• AIM: Up to and including the line containing "const SWAY = 0.035;", please reproduce the lines of the listing below, starting from the top.

• MATERIAL:
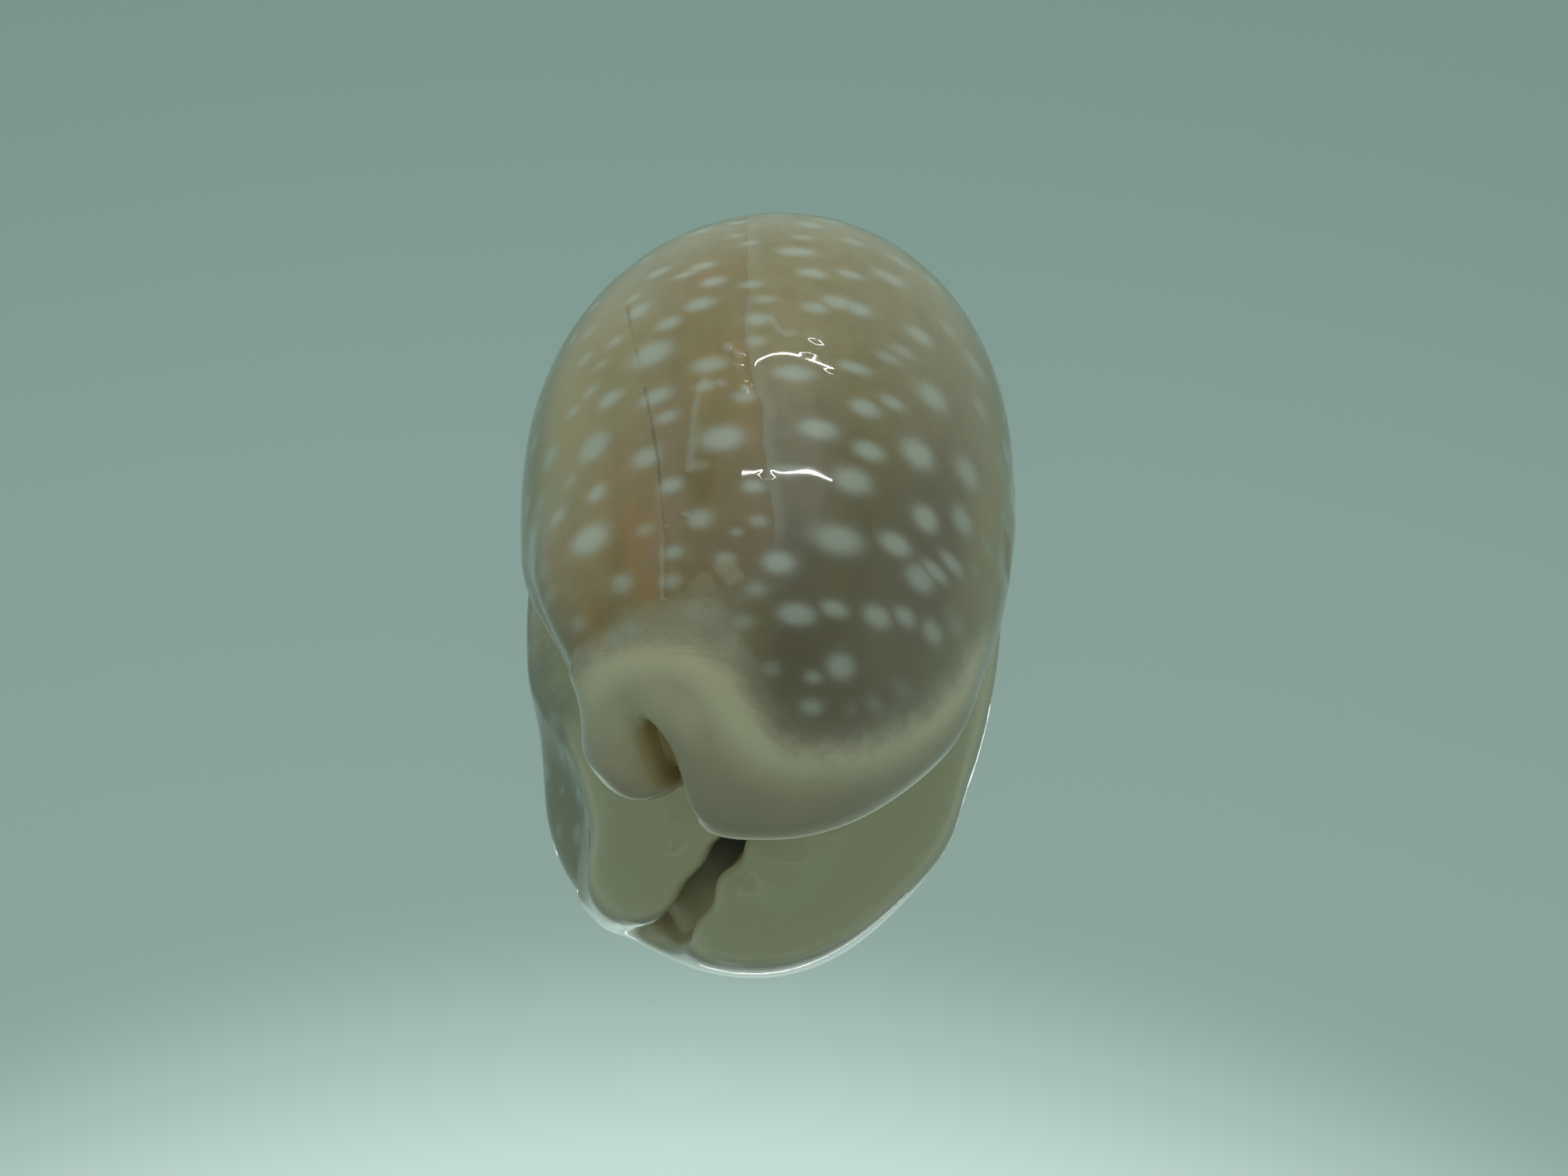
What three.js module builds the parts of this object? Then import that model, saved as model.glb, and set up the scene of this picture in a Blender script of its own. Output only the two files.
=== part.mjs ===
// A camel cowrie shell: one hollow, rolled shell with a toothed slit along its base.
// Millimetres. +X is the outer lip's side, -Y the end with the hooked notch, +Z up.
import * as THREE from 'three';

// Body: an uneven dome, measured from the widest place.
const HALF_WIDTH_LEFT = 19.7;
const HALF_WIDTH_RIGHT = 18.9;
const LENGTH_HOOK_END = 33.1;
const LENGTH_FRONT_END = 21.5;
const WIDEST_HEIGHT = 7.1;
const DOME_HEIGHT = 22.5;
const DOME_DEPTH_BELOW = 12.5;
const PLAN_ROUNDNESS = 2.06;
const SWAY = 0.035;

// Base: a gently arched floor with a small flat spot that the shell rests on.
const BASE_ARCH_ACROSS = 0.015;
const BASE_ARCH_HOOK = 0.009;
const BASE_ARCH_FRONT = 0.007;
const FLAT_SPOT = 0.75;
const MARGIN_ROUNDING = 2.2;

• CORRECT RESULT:
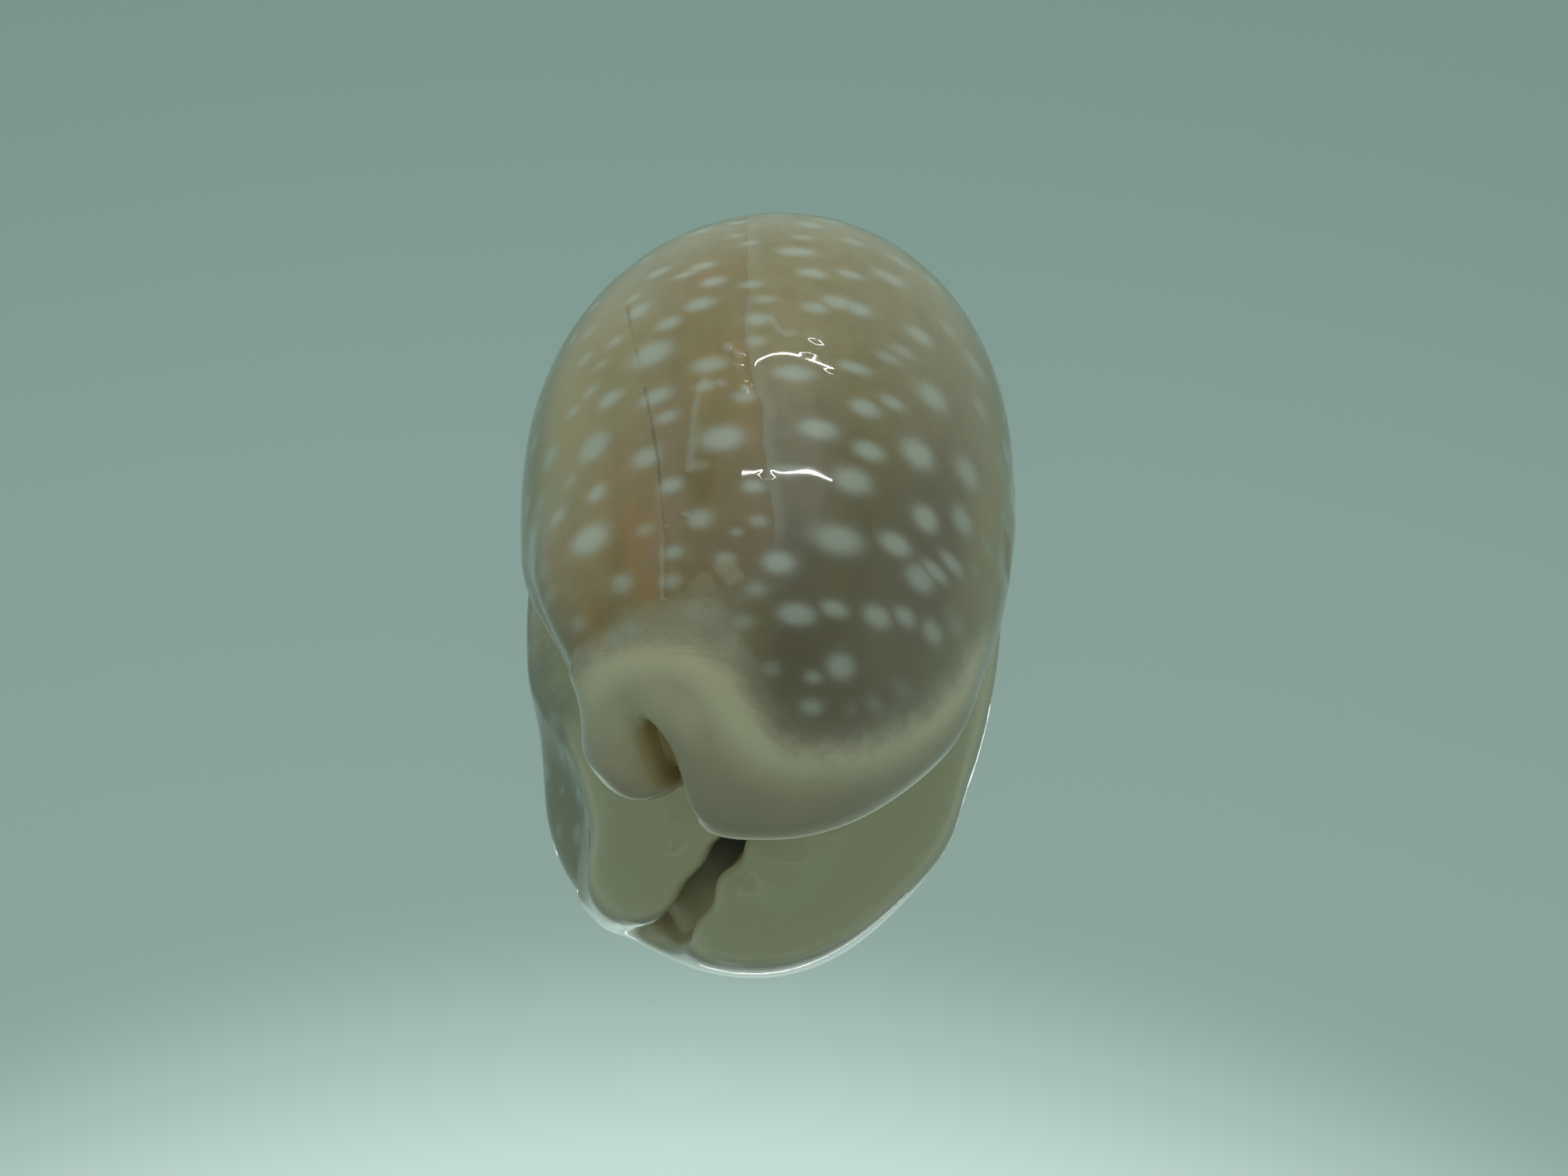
What three.js module builds the parts of this object? Then import that model, saved as model.glb, and set up the scene of this picture in a Blender script of its own. Output only the two files.
=== part.mjs ===
// A camel cowrie shell: one hollow, rolled shell with a toothed slit along its base.
// Millimetres. +X is the outer lip's side, -Y the end with the hooked notch, +Z up.
import * as THREE from 'three';

// Body: an uneven dome, measured from the widest place.
const HALF_WIDTH_LEFT = 19.7;
const HALF_WIDTH_RIGHT = 18.9;
const LENGTH_HOOK_END = 33.1;
const LENGTH_FRONT_END = 21.5;
const WIDEST_HEIGHT = 7.1;
const DOME_HEIGHT = 22.5;
const DOME_DEPTH_BELOW = 12.5;
const PLAN_ROUNDNESS = 2.06;
const SWAY = 0.035;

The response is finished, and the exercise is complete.